WHAT YOU SHOULD DO: Separate out the lines that hold "bodies".

[Start]

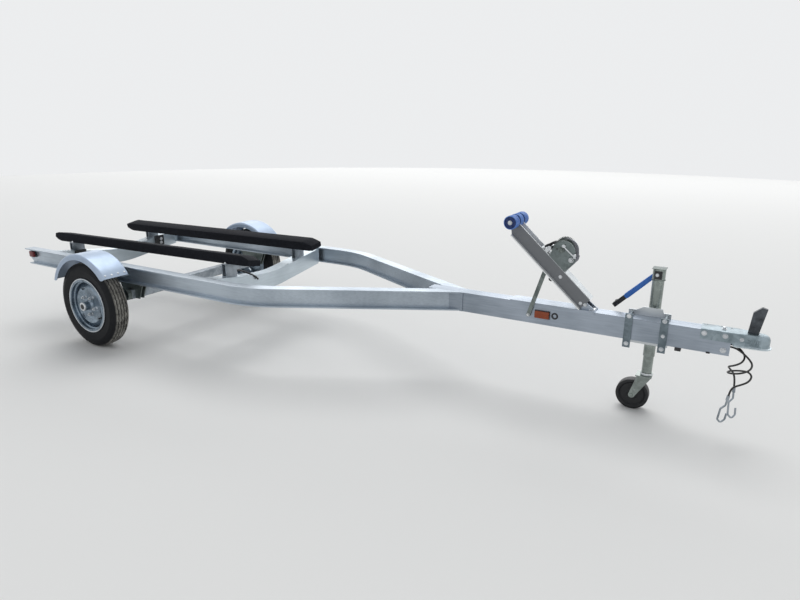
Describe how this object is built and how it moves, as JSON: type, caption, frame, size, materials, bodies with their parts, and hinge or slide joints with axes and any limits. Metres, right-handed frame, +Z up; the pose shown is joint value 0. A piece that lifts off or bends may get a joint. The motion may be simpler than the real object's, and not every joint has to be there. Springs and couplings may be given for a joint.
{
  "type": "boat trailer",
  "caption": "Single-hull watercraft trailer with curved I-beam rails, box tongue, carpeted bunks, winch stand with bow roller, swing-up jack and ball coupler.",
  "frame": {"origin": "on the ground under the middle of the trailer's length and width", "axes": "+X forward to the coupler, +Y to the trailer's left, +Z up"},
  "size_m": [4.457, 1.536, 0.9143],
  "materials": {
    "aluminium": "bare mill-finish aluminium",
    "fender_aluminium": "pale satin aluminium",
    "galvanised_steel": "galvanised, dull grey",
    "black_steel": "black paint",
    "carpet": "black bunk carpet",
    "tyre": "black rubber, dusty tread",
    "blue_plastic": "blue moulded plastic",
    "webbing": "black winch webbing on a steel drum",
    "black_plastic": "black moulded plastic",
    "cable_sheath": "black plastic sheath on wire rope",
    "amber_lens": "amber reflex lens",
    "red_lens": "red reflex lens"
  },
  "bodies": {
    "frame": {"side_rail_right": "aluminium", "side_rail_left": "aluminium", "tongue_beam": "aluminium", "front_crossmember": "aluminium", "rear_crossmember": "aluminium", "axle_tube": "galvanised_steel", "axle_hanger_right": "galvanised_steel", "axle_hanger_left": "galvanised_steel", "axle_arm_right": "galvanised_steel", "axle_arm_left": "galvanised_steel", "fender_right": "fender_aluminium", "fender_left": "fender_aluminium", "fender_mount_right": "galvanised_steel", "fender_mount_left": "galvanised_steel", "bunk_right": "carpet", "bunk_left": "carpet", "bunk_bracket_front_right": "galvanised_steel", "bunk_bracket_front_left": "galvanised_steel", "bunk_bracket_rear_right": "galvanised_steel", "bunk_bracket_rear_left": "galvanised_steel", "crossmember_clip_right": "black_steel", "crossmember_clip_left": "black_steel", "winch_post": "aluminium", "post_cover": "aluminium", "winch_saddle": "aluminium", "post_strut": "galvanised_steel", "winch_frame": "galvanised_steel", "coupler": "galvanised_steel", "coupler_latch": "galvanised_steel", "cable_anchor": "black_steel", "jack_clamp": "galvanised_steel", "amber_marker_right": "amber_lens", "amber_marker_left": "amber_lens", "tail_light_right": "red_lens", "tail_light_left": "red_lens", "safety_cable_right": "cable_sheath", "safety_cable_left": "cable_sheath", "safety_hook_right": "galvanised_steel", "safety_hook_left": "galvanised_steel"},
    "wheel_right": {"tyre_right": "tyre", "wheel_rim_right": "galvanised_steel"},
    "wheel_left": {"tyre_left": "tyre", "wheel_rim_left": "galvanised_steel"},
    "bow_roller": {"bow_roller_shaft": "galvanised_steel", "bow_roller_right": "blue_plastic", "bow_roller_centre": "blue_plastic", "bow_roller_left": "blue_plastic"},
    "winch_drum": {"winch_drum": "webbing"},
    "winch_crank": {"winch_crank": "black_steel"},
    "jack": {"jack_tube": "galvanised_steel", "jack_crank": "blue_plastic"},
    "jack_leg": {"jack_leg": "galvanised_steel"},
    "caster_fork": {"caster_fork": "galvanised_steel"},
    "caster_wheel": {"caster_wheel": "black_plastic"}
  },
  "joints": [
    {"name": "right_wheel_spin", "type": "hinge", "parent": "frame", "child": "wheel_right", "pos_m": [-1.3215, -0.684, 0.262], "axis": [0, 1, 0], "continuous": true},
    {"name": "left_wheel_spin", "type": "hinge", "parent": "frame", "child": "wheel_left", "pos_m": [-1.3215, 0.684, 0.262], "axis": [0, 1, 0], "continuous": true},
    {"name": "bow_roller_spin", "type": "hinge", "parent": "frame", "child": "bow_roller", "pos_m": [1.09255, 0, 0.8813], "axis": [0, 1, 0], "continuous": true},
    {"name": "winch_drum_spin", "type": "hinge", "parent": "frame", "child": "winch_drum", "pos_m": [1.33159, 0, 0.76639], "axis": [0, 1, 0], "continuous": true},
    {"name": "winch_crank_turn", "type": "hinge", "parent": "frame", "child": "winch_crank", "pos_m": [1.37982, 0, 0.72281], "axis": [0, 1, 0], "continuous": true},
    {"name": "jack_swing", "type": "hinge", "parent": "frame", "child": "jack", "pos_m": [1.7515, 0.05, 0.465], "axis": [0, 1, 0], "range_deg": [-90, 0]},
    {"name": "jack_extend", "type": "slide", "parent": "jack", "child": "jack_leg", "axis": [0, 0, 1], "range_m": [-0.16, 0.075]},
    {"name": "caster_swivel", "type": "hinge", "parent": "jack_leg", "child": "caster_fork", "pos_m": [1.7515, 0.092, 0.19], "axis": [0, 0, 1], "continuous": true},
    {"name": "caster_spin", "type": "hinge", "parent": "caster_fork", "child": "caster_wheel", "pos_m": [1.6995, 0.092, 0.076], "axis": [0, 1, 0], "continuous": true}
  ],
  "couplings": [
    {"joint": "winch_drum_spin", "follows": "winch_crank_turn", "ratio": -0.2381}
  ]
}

[End]

CORRECT ANSWER:
Describe how this object is built and how it moves, as JSON: type, caption, frame, size, materials, bodies with their parts, and hinge or slide joints with axes and any limits. Metres, right-handed frame, +Z up; the pose shown is joint value 0. A piece that lifts off or bends may get a joint. The motion may be simpler than the real object's, and not every joint has to be there. Springs and couplings may be given for a joint.
  "bodies": {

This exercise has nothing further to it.